Problem to work on
Return the complete listing that follows, with each line reproduced exactly.
§ §
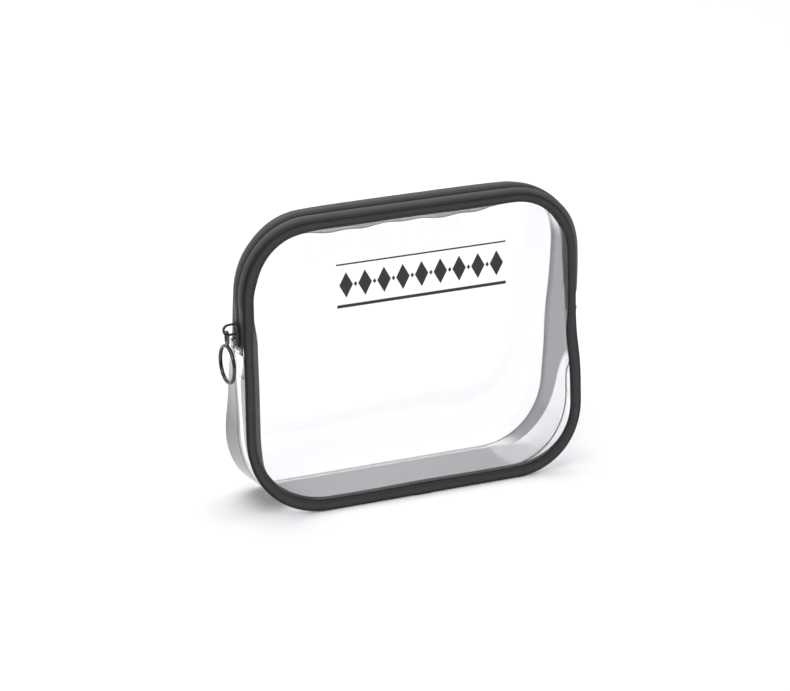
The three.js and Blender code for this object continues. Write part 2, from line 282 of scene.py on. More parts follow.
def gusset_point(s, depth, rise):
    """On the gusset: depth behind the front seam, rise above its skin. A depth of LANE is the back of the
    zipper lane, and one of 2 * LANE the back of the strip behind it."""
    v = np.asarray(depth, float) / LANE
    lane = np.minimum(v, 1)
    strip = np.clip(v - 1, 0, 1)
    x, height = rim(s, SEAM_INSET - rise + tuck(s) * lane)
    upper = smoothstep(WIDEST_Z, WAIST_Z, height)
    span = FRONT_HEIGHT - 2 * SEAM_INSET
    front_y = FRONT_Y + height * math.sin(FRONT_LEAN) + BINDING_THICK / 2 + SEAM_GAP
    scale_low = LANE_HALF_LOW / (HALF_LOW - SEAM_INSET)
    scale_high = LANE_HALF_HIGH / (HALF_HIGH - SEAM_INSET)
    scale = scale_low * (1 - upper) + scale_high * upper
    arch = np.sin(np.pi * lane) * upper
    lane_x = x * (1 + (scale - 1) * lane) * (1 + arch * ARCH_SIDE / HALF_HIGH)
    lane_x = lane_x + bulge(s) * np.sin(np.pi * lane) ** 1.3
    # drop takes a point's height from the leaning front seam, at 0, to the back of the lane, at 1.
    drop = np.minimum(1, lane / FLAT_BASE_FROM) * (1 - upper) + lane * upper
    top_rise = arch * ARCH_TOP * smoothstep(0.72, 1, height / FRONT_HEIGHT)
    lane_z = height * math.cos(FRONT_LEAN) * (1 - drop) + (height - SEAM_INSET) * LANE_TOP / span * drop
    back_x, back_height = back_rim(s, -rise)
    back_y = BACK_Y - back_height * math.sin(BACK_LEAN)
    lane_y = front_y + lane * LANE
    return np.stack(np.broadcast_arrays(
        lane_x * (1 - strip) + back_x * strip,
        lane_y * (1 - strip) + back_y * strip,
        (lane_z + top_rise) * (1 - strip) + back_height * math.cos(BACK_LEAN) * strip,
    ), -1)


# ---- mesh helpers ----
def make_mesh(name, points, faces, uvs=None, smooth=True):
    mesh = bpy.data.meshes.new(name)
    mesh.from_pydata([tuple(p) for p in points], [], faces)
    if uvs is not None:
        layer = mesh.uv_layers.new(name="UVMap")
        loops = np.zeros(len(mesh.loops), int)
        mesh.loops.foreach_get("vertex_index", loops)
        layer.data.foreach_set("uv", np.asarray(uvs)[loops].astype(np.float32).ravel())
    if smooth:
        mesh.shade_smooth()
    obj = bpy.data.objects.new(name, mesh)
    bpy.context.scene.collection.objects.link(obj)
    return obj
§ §
Completed exercise
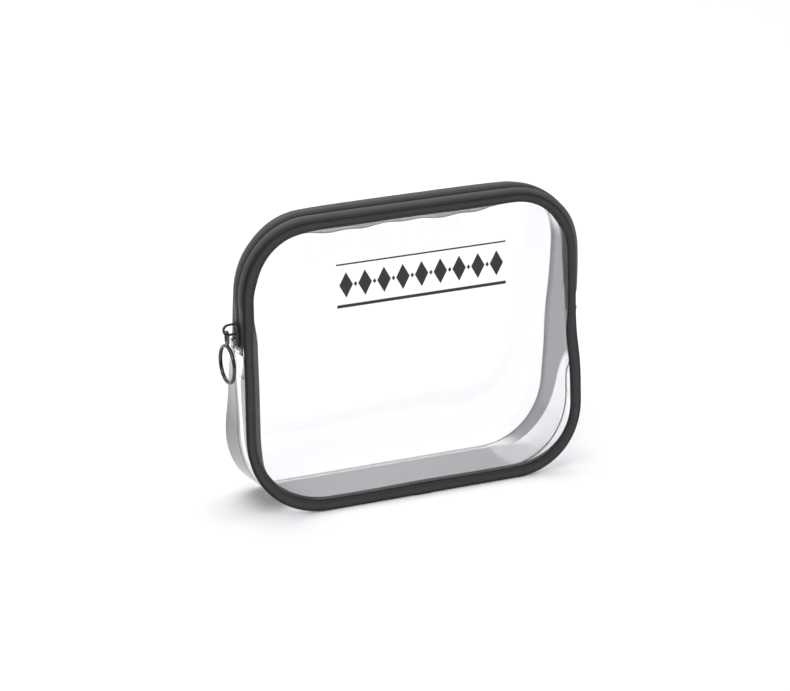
The three.js and Blender code for this object continues. Write part 2, from line 282 of scene.py on. More parts follow.
def gusset_point(s, depth, rise):
    """On the gusset: depth behind the front seam, rise above its skin. A depth of LANE is the back of the
    zipper lane, and one of 2 * LANE the back of the strip behind it."""
    v = np.asarray(depth, float) / LANE
    lane = np.minimum(v, 1)
    strip = np.clip(v - 1, 0, 1)
    x, height = rim(s, SEAM_INSET - rise + tuck(s) * lane)
    upper = smoothstep(WIDEST_Z, WAIST_Z, height)
    span = FRONT_HEIGHT - 2 * SEAM_INSET
    front_y = FRONT_Y + height * math.sin(FRONT_LEAN) + BINDING_THICK / 2 + SEAM_GAP
    scale_low = LANE_HALF_LOW / (HALF_LOW - SEAM_INSET)
    scale_high = LANE_HALF_HIGH / (HALF_HIGH - SEAM_INSET)
    scale = scale_low * (1 - upper) + scale_high * upper
    arch = np.sin(np.pi * lane) * upper
    lane_x = x * (1 + (scale - 1) * lane) * (1 + arch * ARCH_SIDE / HALF_HIGH)
    lane_x = lane_x + bulge(s) * np.sin(np.pi * lane) ** 1.3
    # drop takes a point's height from the leaning front seam, at 0, to the back of the lane, at 1.
    drop = np.minimum(1, lane / FLAT_BASE_FROM) * (1 - upper) + lane * upper
    top_rise = arch * ARCH_TOP * smoothstep(0.72, 1, height / FRONT_HEIGHT)
    lane_z = height * math.cos(FRONT_LEAN) * (1 - drop) + (height - SEAM_INSET) * LANE_TOP / span * drop
    back_x, back_height = back_rim(s, -rise)
    back_y = BACK_Y - back_height * math.sin(BACK_LEAN)
    lane_y = front_y + lane * LANE
    return np.stack(np.broadcast_arrays(
        lane_x * (1 - strip) + back_x * strip,
        lane_y * (1 - strip) + back_y * strip,
        (lane_z + top_rise) * (1 - strip) + back_height * math.cos(BACK_LEAN) * strip,
    ), -1)


# ---- mesh helpers ----
def make_mesh(name, points, faces, uvs=None, smooth=True):
    mesh = bpy.data.meshes.new(name)
    mesh.from_pydata([tuple(p) for p in points], [], faces)
    if uvs is not None:
        layer = mesh.uv_layers.new(name="UVMap")
        loops = np.zeros(len(mesh.loops), int)
        mesh.loops.foreach_get("vertex_index", loops)
        layer.data.foreach_set("uv", np.asarray(uvs)[loops].astype(np.float32).ravel())
    if smooth:
        mesh.shade_smooth()
    obj = bpy.data.objects.new(name, mesh)
    bpy.context.scene.collection.objects.link(obj)
    return obj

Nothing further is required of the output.